** begin **

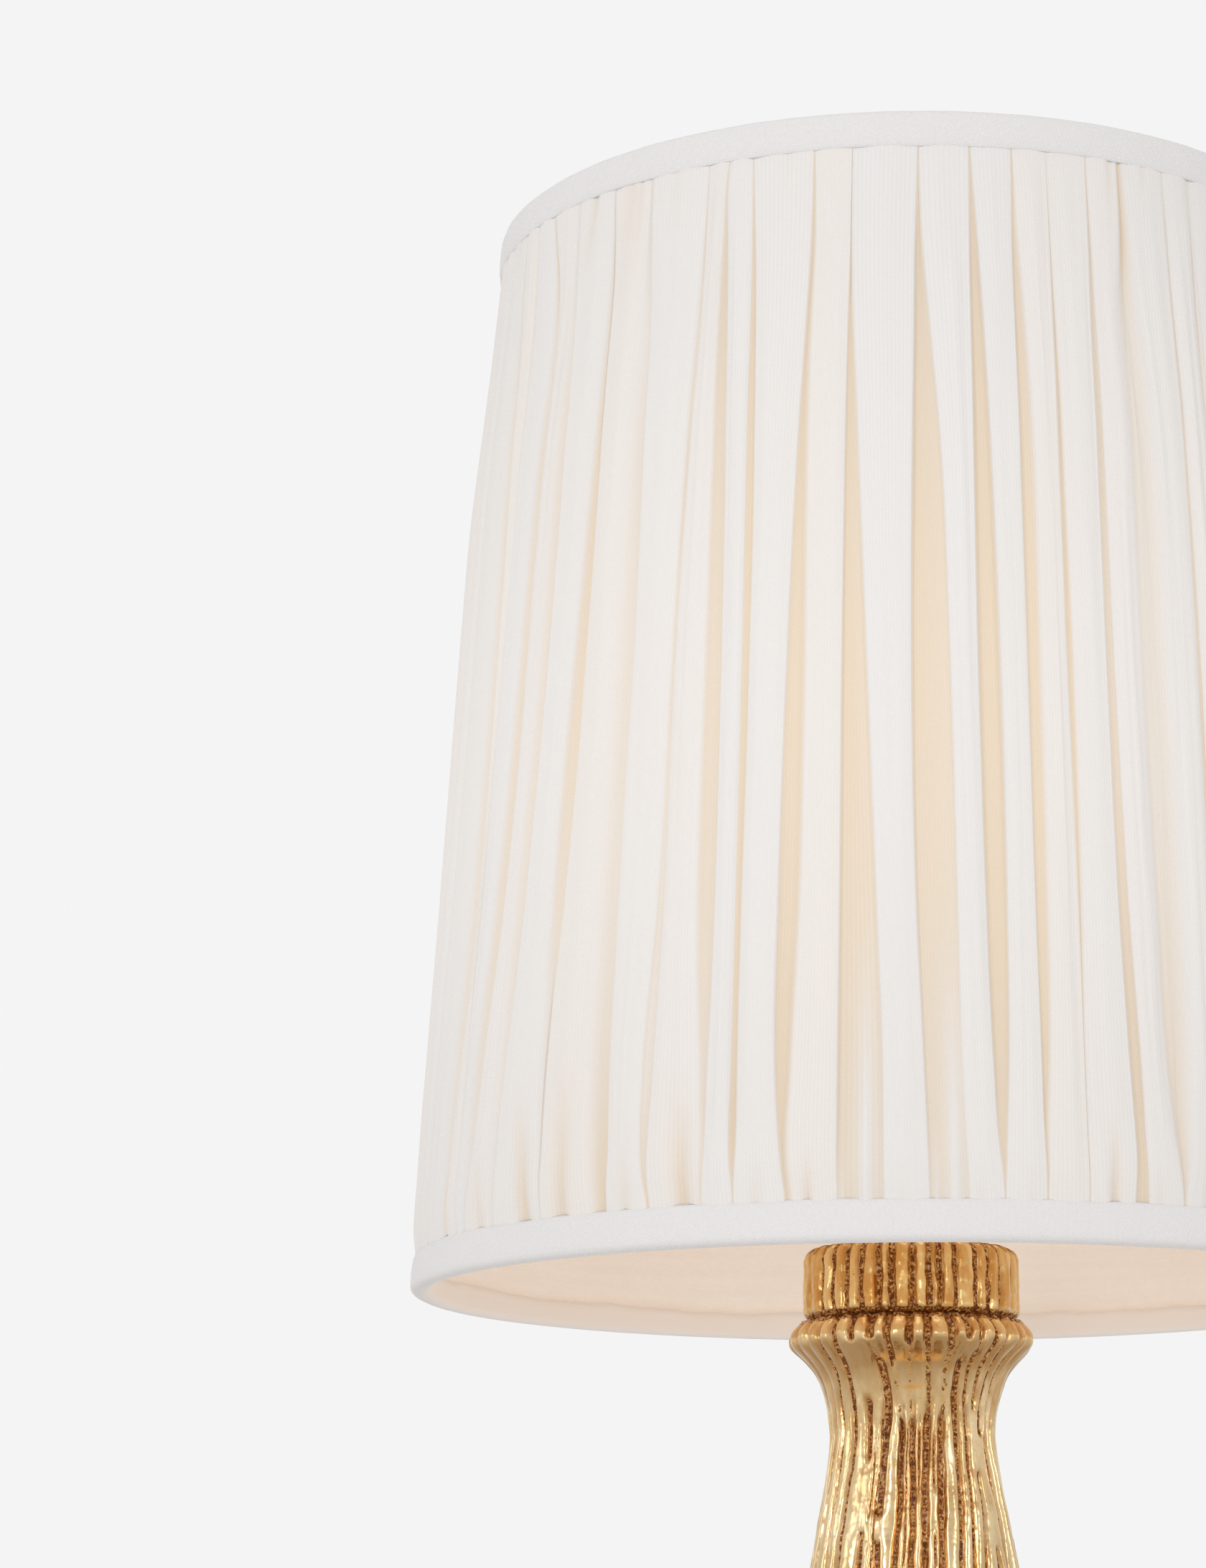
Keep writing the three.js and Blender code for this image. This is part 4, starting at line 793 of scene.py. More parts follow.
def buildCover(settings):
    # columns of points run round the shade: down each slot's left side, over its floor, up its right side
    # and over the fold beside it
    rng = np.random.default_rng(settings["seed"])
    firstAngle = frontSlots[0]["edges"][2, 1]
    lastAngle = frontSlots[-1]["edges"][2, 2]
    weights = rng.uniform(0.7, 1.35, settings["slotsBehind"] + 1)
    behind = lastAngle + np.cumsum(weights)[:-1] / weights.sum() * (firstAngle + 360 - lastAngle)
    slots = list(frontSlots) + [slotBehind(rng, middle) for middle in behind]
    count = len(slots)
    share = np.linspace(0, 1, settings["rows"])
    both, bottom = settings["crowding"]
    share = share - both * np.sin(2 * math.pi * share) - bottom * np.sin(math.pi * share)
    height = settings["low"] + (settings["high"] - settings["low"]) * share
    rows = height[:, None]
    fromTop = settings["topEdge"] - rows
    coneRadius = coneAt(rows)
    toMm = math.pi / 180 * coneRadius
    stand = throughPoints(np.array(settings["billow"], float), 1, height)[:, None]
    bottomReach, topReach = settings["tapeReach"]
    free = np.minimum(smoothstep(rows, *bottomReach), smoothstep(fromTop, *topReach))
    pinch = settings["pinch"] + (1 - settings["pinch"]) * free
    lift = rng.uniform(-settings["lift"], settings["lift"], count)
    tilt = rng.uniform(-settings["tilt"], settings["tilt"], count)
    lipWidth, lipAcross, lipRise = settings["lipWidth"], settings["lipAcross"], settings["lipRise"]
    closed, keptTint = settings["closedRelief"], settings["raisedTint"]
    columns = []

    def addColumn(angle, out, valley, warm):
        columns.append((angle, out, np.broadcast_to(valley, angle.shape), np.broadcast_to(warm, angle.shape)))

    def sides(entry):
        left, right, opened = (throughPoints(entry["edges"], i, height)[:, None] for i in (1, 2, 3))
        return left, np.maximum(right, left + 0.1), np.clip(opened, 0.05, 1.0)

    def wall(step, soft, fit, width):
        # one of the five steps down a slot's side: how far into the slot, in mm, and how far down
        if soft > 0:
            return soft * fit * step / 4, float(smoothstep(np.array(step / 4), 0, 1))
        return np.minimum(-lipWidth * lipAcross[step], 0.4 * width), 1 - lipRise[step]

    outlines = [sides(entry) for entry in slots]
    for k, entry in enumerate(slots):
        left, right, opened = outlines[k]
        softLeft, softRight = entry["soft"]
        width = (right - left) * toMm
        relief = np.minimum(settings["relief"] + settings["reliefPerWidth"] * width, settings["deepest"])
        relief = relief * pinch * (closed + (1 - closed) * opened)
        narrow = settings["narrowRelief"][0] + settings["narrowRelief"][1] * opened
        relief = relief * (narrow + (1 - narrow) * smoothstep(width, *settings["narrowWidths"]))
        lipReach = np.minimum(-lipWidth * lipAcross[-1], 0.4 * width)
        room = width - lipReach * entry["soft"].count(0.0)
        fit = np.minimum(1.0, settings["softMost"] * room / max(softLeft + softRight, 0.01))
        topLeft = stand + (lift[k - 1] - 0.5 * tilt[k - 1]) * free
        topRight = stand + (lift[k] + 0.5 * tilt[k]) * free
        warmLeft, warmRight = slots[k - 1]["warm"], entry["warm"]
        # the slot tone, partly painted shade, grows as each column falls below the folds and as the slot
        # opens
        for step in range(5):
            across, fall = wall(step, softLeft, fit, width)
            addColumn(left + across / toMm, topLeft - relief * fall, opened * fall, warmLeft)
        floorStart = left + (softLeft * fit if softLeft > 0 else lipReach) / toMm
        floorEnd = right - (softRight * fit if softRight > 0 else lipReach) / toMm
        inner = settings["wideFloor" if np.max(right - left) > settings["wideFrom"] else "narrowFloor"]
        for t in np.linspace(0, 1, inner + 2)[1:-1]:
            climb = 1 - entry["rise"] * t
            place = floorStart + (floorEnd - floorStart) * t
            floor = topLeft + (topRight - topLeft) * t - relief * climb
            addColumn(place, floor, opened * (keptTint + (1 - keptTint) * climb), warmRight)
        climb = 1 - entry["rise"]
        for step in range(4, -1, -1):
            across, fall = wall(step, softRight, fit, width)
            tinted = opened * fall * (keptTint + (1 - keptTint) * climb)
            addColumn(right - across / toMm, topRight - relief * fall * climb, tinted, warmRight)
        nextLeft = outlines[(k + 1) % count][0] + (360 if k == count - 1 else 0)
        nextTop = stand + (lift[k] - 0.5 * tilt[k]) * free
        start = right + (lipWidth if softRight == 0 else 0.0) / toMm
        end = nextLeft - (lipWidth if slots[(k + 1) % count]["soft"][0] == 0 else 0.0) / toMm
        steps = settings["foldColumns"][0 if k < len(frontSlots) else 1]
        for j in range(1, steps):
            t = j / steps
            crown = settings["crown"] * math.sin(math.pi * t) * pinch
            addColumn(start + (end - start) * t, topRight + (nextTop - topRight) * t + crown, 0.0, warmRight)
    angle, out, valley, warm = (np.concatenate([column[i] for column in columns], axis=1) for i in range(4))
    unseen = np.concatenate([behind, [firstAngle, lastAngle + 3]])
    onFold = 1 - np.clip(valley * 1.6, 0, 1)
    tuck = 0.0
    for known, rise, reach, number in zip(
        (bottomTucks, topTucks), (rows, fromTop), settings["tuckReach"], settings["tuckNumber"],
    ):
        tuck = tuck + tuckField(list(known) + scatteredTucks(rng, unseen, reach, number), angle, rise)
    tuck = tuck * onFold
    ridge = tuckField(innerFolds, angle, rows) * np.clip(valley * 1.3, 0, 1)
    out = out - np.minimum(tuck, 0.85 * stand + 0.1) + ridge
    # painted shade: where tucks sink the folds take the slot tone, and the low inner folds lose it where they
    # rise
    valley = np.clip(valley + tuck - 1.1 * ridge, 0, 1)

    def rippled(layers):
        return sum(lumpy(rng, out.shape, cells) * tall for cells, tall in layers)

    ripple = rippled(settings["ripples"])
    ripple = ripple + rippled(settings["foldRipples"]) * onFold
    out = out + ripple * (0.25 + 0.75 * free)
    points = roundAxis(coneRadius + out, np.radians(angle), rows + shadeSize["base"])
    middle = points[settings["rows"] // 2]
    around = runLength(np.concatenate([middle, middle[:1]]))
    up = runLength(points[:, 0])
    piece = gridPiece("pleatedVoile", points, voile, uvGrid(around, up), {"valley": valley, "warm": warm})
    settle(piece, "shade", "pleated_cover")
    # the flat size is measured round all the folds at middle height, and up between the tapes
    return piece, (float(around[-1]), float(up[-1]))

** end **

▸ Exercise
Write the complete data out, exactly as above.

▸ The answer
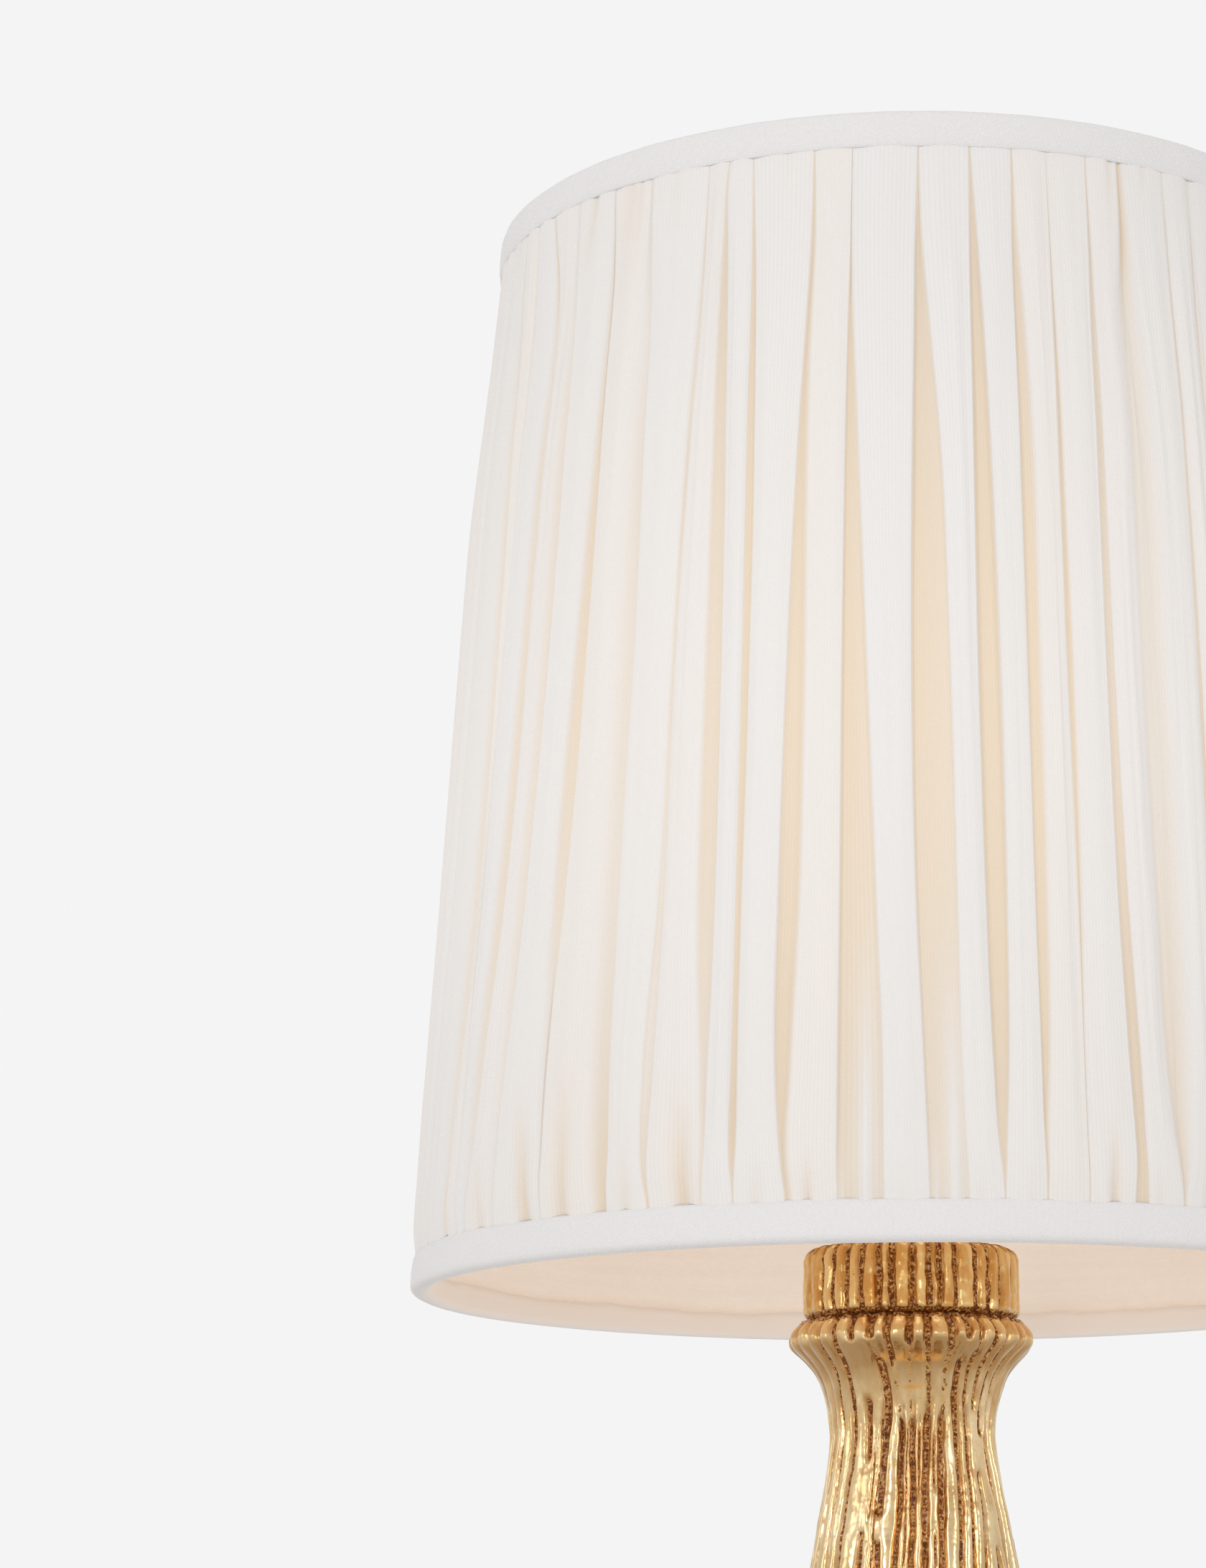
Keep writing the three.js and Blender code for this image. This is part 4, starting at line 793 of scene.py. More parts follow.
def buildCover(settings):
    # columns of points run round the shade: down each slot's left side, over its floor, up its right side
    # and over the fold beside it
    rng = np.random.default_rng(settings["seed"])
    firstAngle = frontSlots[0]["edges"][2, 1]
    lastAngle = frontSlots[-1]["edges"][2, 2]
    weights = rng.uniform(0.7, 1.35, settings["slotsBehind"] + 1)
    behind = lastAngle + np.cumsum(weights)[:-1] / weights.sum() * (firstAngle + 360 - lastAngle)
    slots = list(frontSlots) + [slotBehind(rng, middle) for middle in behind]
    count = len(slots)
    share = np.linspace(0, 1, settings["rows"])
    both, bottom = settings["crowding"]
    share = share - both * np.sin(2 * math.pi * share) - bottom * np.sin(math.pi * share)
    height = settings["low"] + (settings["high"] - settings["low"]) * share
    rows = height[:, None]
    fromTop = settings["topEdge"] - rows
    coneRadius = coneAt(rows)
    toMm = math.pi / 180 * coneRadius
    stand = throughPoints(np.array(settings["billow"], float), 1, height)[:, None]
    bottomReach, topReach = settings["tapeReach"]
    free = np.minimum(smoothstep(rows, *bottomReach), smoothstep(fromTop, *topReach))
    pinch = settings["pinch"] + (1 - settings["pinch"]) * free
    lift = rng.uniform(-settings["lift"], settings["lift"], count)
    tilt = rng.uniform(-settings["tilt"], settings["tilt"], count)
    lipWidth, lipAcross, lipRise = settings["lipWidth"], settings["lipAcross"], settings["lipRise"]
    closed, keptTint = settings["closedRelief"], settings["raisedTint"]
    columns = []

    def addColumn(angle, out, valley, warm):
        columns.append((angle, out, np.broadcast_to(valley, angle.shape), np.broadcast_to(warm, angle.shape)))

    def sides(entry):
        left, right, opened = (throughPoints(entry["edges"], i, height)[:, None] for i in (1, 2, 3))
        return left, np.maximum(right, left + 0.1), np.clip(opened, 0.05, 1.0)

    def wall(step, soft, fit, width):
        # one of the five steps down a slot's side: how far into the slot, in mm, and how far down
        if soft > 0:
            return soft * fit * step / 4, float(smoothstep(np.array(step / 4), 0, 1))
        return np.minimum(-lipWidth * lipAcross[step], 0.4 * width), 1 - lipRise[step]

    outlines = [sides(entry) for entry in slots]
    for k, entry in enumerate(slots):
        left, right, opened = outlines[k]
        softLeft, softRight = entry["soft"]
        width = (right - left) * toMm
        relief = np.minimum(settings["relief"] + settings["reliefPerWidth"] * width, settings["deepest"])
        relief = relief * pinch * (closed + (1 - closed) * opened)
        narrow = settings["narrowRelief"][0] + settings["narrowRelief"][1] * opened
        relief = relief * (narrow + (1 - narrow) * smoothstep(width, *settings["narrowWidths"]))
        lipReach = np.minimum(-lipWidth * lipAcross[-1], 0.4 * width)
        room = width - lipReach * entry["soft"].count(0.0)
        fit = np.minimum(1.0, settings["softMost"] * room / max(softLeft + softRight, 0.01))
        topLeft = stand + (lift[k - 1] - 0.5 * tilt[k - 1]) * free
        topRight = stand + (lift[k] + 0.5 * tilt[k]) * free
        warmLeft, warmRight = slots[k - 1]["warm"], entry["warm"]
        # the slot tone, partly painted shade, grows as each column falls below the folds and as the slot
        # opens
        for step in range(5):
            across, fall = wall(step, softLeft, fit, width)
            addColumn(left + across / toMm, topLeft - relief * fall, opened * fall, warmLeft)
        floorStart = left + (softLeft * fit if softLeft > 0 else lipReach) / toMm
        floorEnd = right - (softRight * fit if softRight > 0 else lipReach) / toMm
        inner = settings["wideFloor" if np.max(right - left) > settings["wideFrom"] else "narrowFloor"]
        for t in np.linspace(0, 1, inner + 2)[1:-1]:
            climb = 1 - entry["rise"] * t
            place = floorStart + (floorEnd - floorStart) * t
            floor = topLeft + (topRight - topLeft) * t - relief * climb
            addColumn(place, floor, opened * (keptTint + (1 - keptTint) * climb), warmRight)
        climb = 1 - entry["rise"]
        for step in range(4, -1, -1):
            across, fall = wall(step, softRight, fit, width)
            tinted = opened * fall * (keptTint + (1 - keptTint) * climb)
            addColumn(right - across / toMm, topRight - relief * fall * climb, tinted, warmRight)
        nextLeft = outlines[(k + 1) % count][0] + (360 if k == count - 1 else 0)
        nextTop = stand + (lift[k] - 0.5 * tilt[k]) * free
        start = right + (lipWidth if softRight == 0 else 0.0) / toMm
        end = nextLeft - (lipWidth if slots[(k + 1) % count]["soft"][0] == 0 else 0.0) / toMm
        steps = settings["foldColumns"][0 if k < len(frontSlots) else 1]
        for j in range(1, steps):
            t = j / steps
            crown = settings["crown"] * math.sin(math.pi * t) * pinch
            addColumn(start + (end - start) * t, topRight + (nextTop - topRight) * t + crown, 0.0, warmRight)
    angle, out, valley, warm = (np.concatenate([column[i] for column in columns], axis=1) for i in range(4))
    unseen = np.concatenate([behind, [firstAngle, lastAngle + 3]])
    onFold = 1 - np.clip(valley * 1.6, 0, 1)
    tuck = 0.0
    for known, rise, reach, number in zip(
        (bottomTucks, topTucks), (rows, fromTop), settings["tuckReach"], settings["tuckNumber"],
    ):
        tuck = tuck + tuckField(list(known) + scatteredTucks(rng, unseen, reach, number), angle, rise)
    tuck = tuck * onFold
    ridge = tuckField(innerFolds, angle, rows) * np.clip(valley * 1.3, 0, 1)
    out = out - np.minimum(tuck, 0.85 * stand + 0.1) + ridge
    # painted shade: where tucks sink the folds take the slot tone, and the low inner folds lose it where they
    # rise
    valley = np.clip(valley + tuck - 1.1 * ridge, 0, 1)

    def rippled(layers):
        return sum(lumpy(rng, out.shape, cells) * tall for cells, tall in layers)

    ripple = rippled(settings["ripples"])
    ripple = ripple + rippled(settings["foldRipples"]) * onFold
    out = out + ripple * (0.25 + 0.75 * free)
    points = roundAxis(coneRadius + out, np.radians(angle), rows + shadeSize["base"])
    middle = points[settings["rows"] // 2]
    around = runLength(np.concatenate([middle, middle[:1]]))
    up = runLength(points[:, 0])
    piece = gridPiece("pleatedVoile", points, voile, uvGrid(around, up), {"valley": valley, "warm": warm})
    settle(piece, "shade", "pleated_cover")
    # the flat size is measured round all the folds at middle height, and up between the tapes
    return piece, (float(around[-1]), float(up[-1]))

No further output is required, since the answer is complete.